Cutting Richard III for length is hardly a radical or unusual move; everyone does it. But Olivier recommended that if you’re going to do it, cut whole scenes, don’t trim speeches. Otherwise, the play becomes this rapid-fire, unintelligible recitation of names. Leson has done both, which may account for the blur. Sometimes, he has been clever enough — as in the use of cellphones (now standard-issue in Shakespeare productions) to deliver brief, one-sided versions of entire scenes or speeches.

Other times, we lose some real, death-knell impact — as in the extreme rapidity of the young princes’ deaths in the Tower. It’s characteristic of the strengths and weaknesses of the Kitchen Dog production that the entire Tyrell-hired-murderer subplot is pretty well gone, yet its main plot point is handled ingeniously (the offstage screams of the boys) — even as it all happens so fast you could cough and miss it.

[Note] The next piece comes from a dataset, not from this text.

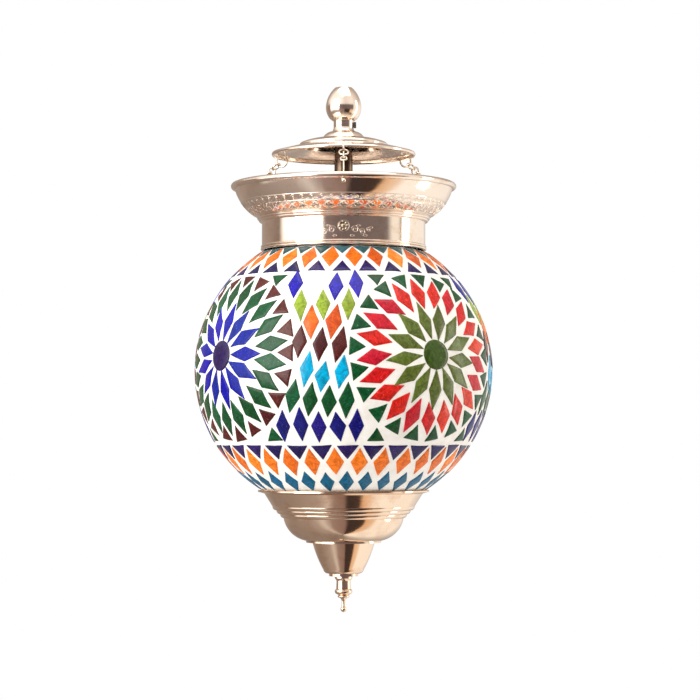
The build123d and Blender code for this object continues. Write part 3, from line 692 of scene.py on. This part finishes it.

The deaths of children, of course, are always beyond the pale in Shakespeare, a sign that things have finally gotten so bad that retribution is at hand. The play pivots on that point — think of Macduff’s murdered “pretty ones” and the revenge he seeks on Macbeth. In other words, however “justified” Richard’s killings may be made to seem because of his emotional wounds,  however compromised his later victims are, Shakespeare’s universe is a moral one that eventually, painfully sets itself right. We need to feel that ground shift, and we don’t here. Olivier’s film version may seem hokey to many these days (though it remains his most authentically chilling screen performance before Marathon Man). But he got at least that moment right. As his Richard approaches the throne — already planning to kill the princes — the camera and lighting angles are such that we see his shadow loom up and cover the throne before Olivier reaches it. A woman screams — as if to announce that our moral holiday is over.

Enough is enough. Something must be done. The psychopath has taken charge.